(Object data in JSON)
_ _ _ _
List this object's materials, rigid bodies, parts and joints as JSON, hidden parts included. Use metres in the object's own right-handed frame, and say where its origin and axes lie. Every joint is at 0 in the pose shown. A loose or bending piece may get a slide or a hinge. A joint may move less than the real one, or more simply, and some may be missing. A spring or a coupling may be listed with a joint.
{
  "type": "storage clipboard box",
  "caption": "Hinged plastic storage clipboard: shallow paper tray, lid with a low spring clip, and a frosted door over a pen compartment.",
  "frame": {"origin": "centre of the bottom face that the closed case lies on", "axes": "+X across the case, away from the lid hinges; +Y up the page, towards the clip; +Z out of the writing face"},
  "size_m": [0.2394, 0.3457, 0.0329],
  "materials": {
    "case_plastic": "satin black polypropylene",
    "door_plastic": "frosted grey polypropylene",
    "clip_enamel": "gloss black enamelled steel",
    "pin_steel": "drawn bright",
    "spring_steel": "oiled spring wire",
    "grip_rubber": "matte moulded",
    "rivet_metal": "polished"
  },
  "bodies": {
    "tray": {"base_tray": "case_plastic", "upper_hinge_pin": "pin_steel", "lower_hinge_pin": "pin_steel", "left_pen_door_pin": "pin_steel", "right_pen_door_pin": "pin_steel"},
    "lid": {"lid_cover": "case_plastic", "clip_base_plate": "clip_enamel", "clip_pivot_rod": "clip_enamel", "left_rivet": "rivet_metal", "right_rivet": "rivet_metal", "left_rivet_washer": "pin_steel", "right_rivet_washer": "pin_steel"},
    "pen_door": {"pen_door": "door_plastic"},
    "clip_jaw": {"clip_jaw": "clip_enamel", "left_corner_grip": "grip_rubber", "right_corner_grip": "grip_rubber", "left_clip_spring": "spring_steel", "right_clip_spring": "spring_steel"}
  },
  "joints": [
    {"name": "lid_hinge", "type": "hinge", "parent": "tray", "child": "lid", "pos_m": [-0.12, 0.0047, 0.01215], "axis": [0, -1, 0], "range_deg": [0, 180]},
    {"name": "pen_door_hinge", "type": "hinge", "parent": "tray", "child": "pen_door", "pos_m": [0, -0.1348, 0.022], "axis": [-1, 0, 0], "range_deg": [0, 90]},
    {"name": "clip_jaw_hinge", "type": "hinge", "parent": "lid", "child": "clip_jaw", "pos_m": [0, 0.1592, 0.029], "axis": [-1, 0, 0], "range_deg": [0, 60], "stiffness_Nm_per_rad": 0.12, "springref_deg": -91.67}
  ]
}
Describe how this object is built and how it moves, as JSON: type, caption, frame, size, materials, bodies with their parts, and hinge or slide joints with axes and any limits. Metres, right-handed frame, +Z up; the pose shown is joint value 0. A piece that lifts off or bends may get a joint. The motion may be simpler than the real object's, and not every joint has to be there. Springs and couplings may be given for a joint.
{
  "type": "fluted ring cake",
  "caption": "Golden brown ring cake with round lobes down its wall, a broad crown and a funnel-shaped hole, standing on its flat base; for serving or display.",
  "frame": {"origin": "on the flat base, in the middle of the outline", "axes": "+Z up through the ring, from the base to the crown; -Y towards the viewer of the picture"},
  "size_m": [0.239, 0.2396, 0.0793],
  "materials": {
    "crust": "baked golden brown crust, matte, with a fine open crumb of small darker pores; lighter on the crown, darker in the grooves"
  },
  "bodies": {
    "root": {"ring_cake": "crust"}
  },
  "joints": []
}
_ _ _ _
## Requirement
Return all of the data precisely as it appears.

## Solved problem
List this object's materials, rigid bodies, parts and joints as JSON, hidden parts included. Use metres in the object's own right-handed frame, and say where its origin and axes lie. Every joint is at 0 in the pose shown. A loose or bending piece may get a slide or a hinge. A joint may move less than the real one, or more simply, and some may be missing. A spring or a coupling may be listed with a joint.
{
  "type": "storage clipboard box",
  "caption": "Hinged plastic storage clipboard: shallow paper tray, lid with a low spring clip, and a frosted door over a pen compartment.",
  "frame": {"origin": "centre of the bottom face that the closed case lies on", "axes": "+X across the case, away from the lid hinges; +Y up the page, towards the clip; +Z out of the writing face"},
  "size_m": [0.2394, 0.3457, 0.0329],
  "materials": {
    "case_plastic": "satin black polypropylene",
    "door_plastic": "frosted grey polypropylene",
    "clip_enamel": "gloss black enamelled steel",
    "pin_steel": "drawn bright",
    "spring_steel": "oiled spring wire",
    "grip_rubber": "matte moulded",
    "rivet_metal": "polished"
  },
  "bodies": {
    "tray": {"base_tray": "case_plastic", "upper_hinge_pin": "pin_steel", "lower_hinge_pin": "pin_steel", "left_pen_door_pin": "pin_steel", "right_pen_door_pin": "pin_steel"},
    "lid": {"lid_cover": "case_plastic", "clip_base_plate": "clip_enamel", "clip_pivot_rod": "clip_enamel", "left_rivet": "rivet_metal", "right_rivet": "rivet_metal", "left_rivet_washer": "pin_steel", "right_rivet_washer": "pin_steel"},
    "pen_door": {"pen_door": "door_plastic"},
    "clip_jaw": {"clip_jaw": "clip_enamel", "left_corner_grip": "grip_rubber", "right_corner_grip": "grip_rubber", "left_clip_spring": "spring_steel", "right_clip_spring": "spring_steel"}
  },
  "joints": [
    {"name": "lid_hinge", "type": "hinge", "parent": "tray", "child": "lid", "pos_m": [-0.12, 0.0047, 0.01215], "axis": [0, -1, 0], "range_deg": [0, 180]},
    {"name": "pen_door_hinge", "type": "hinge", "parent": "tray", "child": "pen_door", "pos_m": [0, -0.1348, 0.022], "axis": [-1, 0, 0], "range_deg": [0, 90]},
    {"name": "clip_jaw_hinge", "type": "hinge", "parent": "lid", "child": "clip_jaw", "pos_m": [0, 0.1592, 0.029], "axis": [-1, 0, 0], "range_deg": [0, 60], "stiffness_Nm_per_rad": 0.12, "springref_deg": -91.67}
  ]
}
Describe how this object is built and how it moves, as JSON: type, caption, frame, size, materials, bodies with their parts, and hinge or slide joints with axes and any limits. Metres, right-handed frame, +Z up; the pose shown is joint value 0. A piece that lifts off or bends may get a joint. The motion may be simpler than the real object's, and not every joint has to be there. Springs and couplings may be given for a joint.
{
  "type": "fluted ring cake",
  "caption": "Golden brown ring cake with round lobes down its wall, a broad crown and a funnel-shaped hole, standing on its flat base; for serving or display.",
  "frame": {"origin": "on the flat base, in the middle of the outline", "axes": "+Z up through the ring, from the base to the crown; -Y towards the viewer of the picture"},
  "size_m": [0.239, 0.2396, 0.0793],
  "materials": {
    "crust": "baked golden brown crust, matte, with a fine open crumb of small darker pores; lighter on the crown, darker in the grooves"
  },
  "bodies": {
    "root": {"ring_cake": "crust"}
  },
  "joints": []
}